Le dernier rapport publié par le Parena sur l’achat d’équipements militaires au compte de l’armée fait couler beaucoup d’encre et de salive. Le ministre de la défense a même apporté un démenti après la publication de ce rapport. Qu’avez-vous répondre ?
Sur les dernières révélations du Parena concernant l’achat d’équipements militaires : vous savez, ce régime nous a habitués à beaucoup de cas suspects de détournements de deniers publics, de surfacturations et de pratiques qui jurent avec la morale publique. Le dossier des avions est un cas très révoltant. Mais le Parena, comme à son habitude, parle avec responsabilité. C’est ainsi que nous avons affirmé que le Mali a signé un contrat de 88,7 millions de dollars pour l’acquisition de six (6) avions de guerre, soit 51,7 milliards de francs CFA, mais au finish c’est 53, 3 milliards que le Mali va débourser. Le hic, c’est que cette somme est sortie du Trésor Public pour 6 avions mais seulement 4 seront livrés. Les deux avions manquants coûtent 20,7 millions de dollars, soit 11,2 milliards de FCA aujourd’hui. Le Parena, dans sa sagesse, demande : «que s’est-il passé entre temps? Un mystère que le gouvernement se doit de dissiper au plus vite». C’est donc pour réagir à cette «injonction du Parena» que le gouvernement s’est précité pour « se justifier ». Le Ministre de la défense n’a pas fait de démenti du Parena, il a plutôt confirmé que ce parti ne parle jamais au hasard. Il dit : oui, le Mali a commandé six avions. Oui il ne sera livré que 4 avions. Après avoir donné raison au Parena, il tente de justifier les deux avions manquants et les coûts subséquents. Mais, c’est là où le bât blesse : le ministre n’est pas du tout convainquant pour la destination des 11,7 milliards. Il dit que le contrat a été renégocié parce que le Mali a revu ses ambitions à la baisse par manque de moyens. En quoi cela a-t-il consisté ? Ajouter par exemple cent millions au prix de chacun des quatre avions, comme dommages et intérêts à Embraer? Qu’est devenu le reste de l’argent ? Telle est la question. Elle n’est pas répondue et le Parena reste sur ses positions : on veut savoir ce que sont devenus les onze milliards de FCFA, prix des deux avions non achetés.
Il semble que le Parena détient d’autres informations sur le même dossier… ?
D’autres révélations ? C’est possible, parce que le jeu favori de ce régime c’est la surfacturation et le détournement de deniers publics. Mais déjà, concernant cette histoire de six avions, les commentaires vont bon train, mais le Parena répondra en temps voulu aux allégations du gouvernement.

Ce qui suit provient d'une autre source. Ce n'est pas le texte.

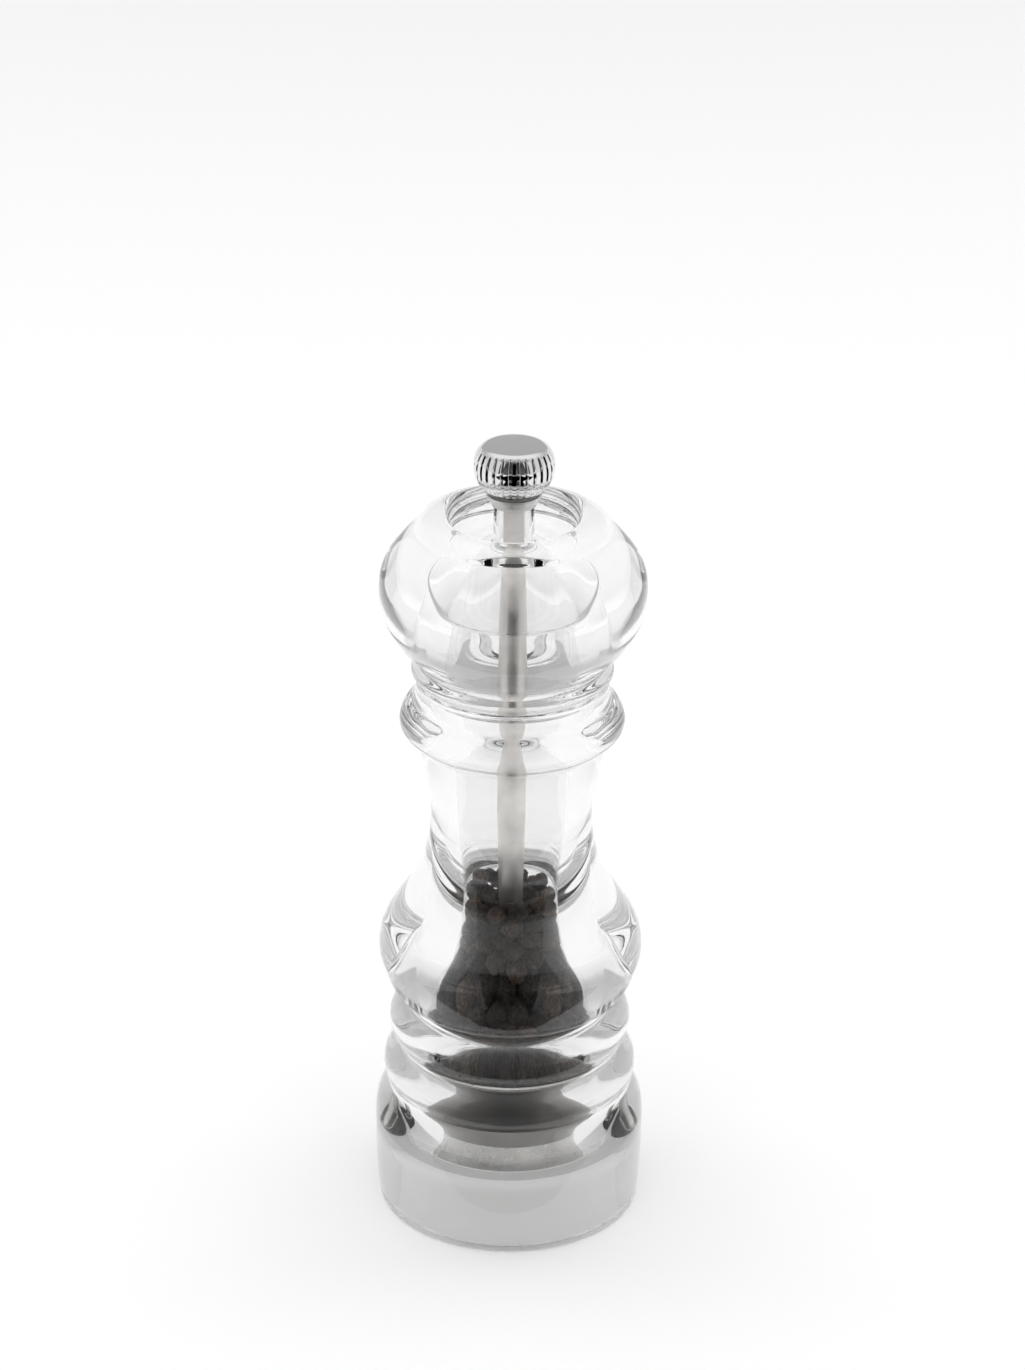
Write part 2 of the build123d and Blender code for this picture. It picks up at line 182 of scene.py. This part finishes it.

Des inquiétudes sont exprimées çà et là au sujet de la tenue de la présidentielle du 29 juillet 2018. Partagez-vous ces inquiétudes ?
La présidentielle se tiendra-t-elle le 29 juillet 2018? Elle doit se tenir, parce que depuis septembre 2013 le président de la République savait que c’est en juillet – août 2018 que la présidentielle devra se tenir. La réalité c’est que ce pouvoir n’avait pas l’intention d’organiser l’élection en question, il a compté sur la révision constitutionnelle qui permettrait de s’en passer. Grâce au combat mené par An tè A Bana, ce plan a échoué, obligeant les tenants du pouvoir à vouloir organiser des élections précipitées, à bonne date. Dans tous les cas, c’est eux seuls les responsables de la situation. Il y a des inquiétudes légitimes, mais la position de l’opposition est claire : pas de plan B, la présidentielle doit se tenir le 29 juillet 2018. Et, en parlant d’élections, nous exigeons des élections crédibles, pas des élections bâclées !
A trois mois de la fin du mandat, quelles appréciations faites-vous du bilan d’Ibrahim Boubacar Keïta?
Bilan d’IBK en fin de mandat ? Il aura été au finish : Djiguitiguè Massa. La déception est inversement proportionnelle au score de 77% de oui pour le locataire de Koulouba au second tour de la présidentielle de 2013. Pas un seul secteur où le régime n’a pas déçu. Mais on peut se limiter au principal dossier pour lequel IBK a été élu : le Nord. En arrivant au pouvoir, Kidal faisait pleinement partie du Mali, aujourd’hui, lui-même ne peut y aller. L’accord d’Alger des 15 mai et 20 juin 2015 est un accord qui met le Mali au pilori et ne peut jamais être appliqué en l’état. Il va falloir aux Maliens de se l’approprier afin de lui donner un contenu applicable.